A.C. Clyton had made all possible efforts to prepare a book for the lovers of the Vedas. His book the Rg-veda and Vedic religion contains a good amount of critical material and therefore will be very much useful to the scholars interested in the study and research in Vedic lore. He has made critical analysis of the vedic thoughts and has brought to light some interesting facts. The learned author has endeavoured to examine the material from historical perspective. The book was long out of print. We therefore thought of revising it and editing with necessary changes. It is hoped that it will help in developing interest of the scholars and solving their curiosity.
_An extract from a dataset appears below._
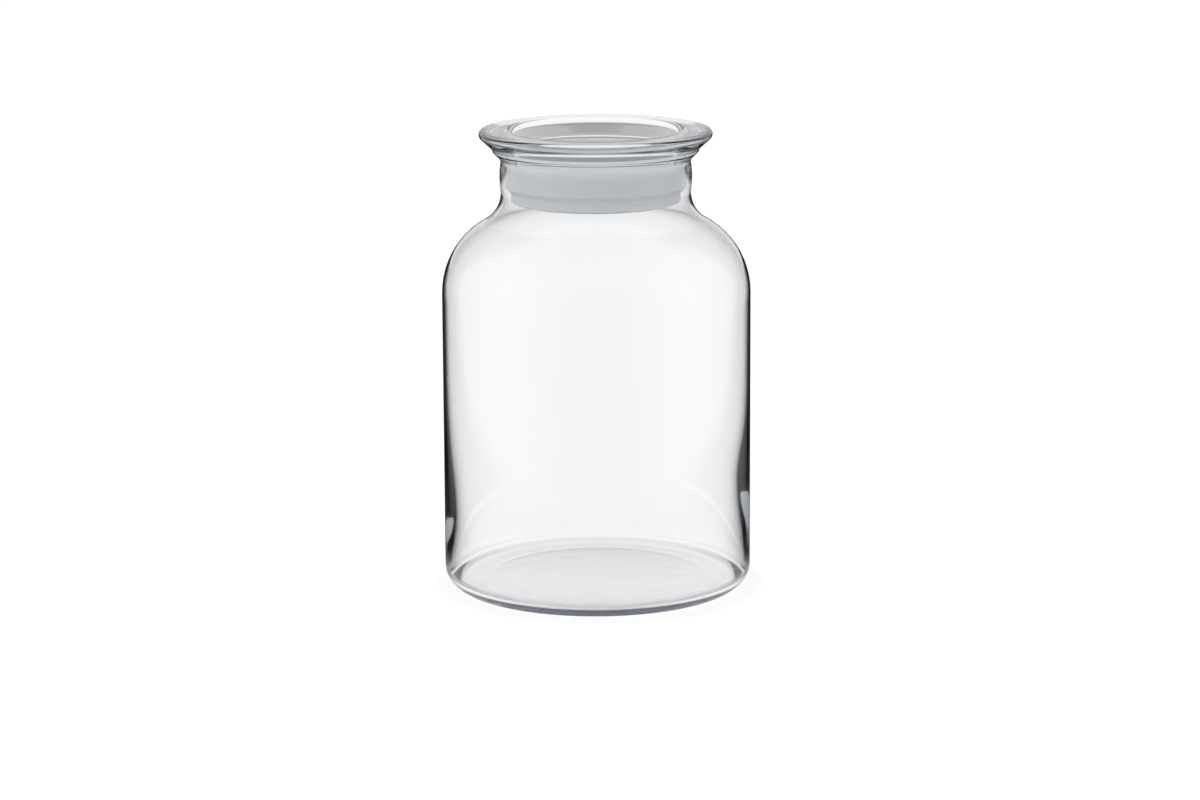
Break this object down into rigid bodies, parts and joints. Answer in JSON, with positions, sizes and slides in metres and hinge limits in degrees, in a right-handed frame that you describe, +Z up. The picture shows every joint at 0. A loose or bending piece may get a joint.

Dr. R.K. Panda, the compiler and Editor of this book is a well-known scholar of Sanskrit. He is working as Reader in the Department of Sanskrit, Pali and Prakrit, M.S. University of Baroda. He has published 15 Books, 40 Research papers, 10 poem-collections, 2 story-collections, 2 Novels and 2 play-collections in Sanskrit.
Vedas are the literary heritage of India. They are the books of hymns and verses, melodies and sacrificial formulas composed in hoary antiquity by the successive generations of sages in the course of many centuries. They are the records of elevated thoughts of an age long past, spread over thousands of years representing invocations and incantations, mysteries and mysticism, religion and philosophy and metaphysics and science. They were orally transmitted from generations to generations through the centuries with every little and most minute detail of tone and stress. The hemitages, the humble thatched huts were the spiritual and educational centre in those days where the teachers and the taught lived together, worked together, explored together the mysteries of the universe and its creator. In this way this priceless collection, the oldest indo- European literary monument, was preserved in its pristine purity, without interpolation and corruption by the generation of sages through the centuries.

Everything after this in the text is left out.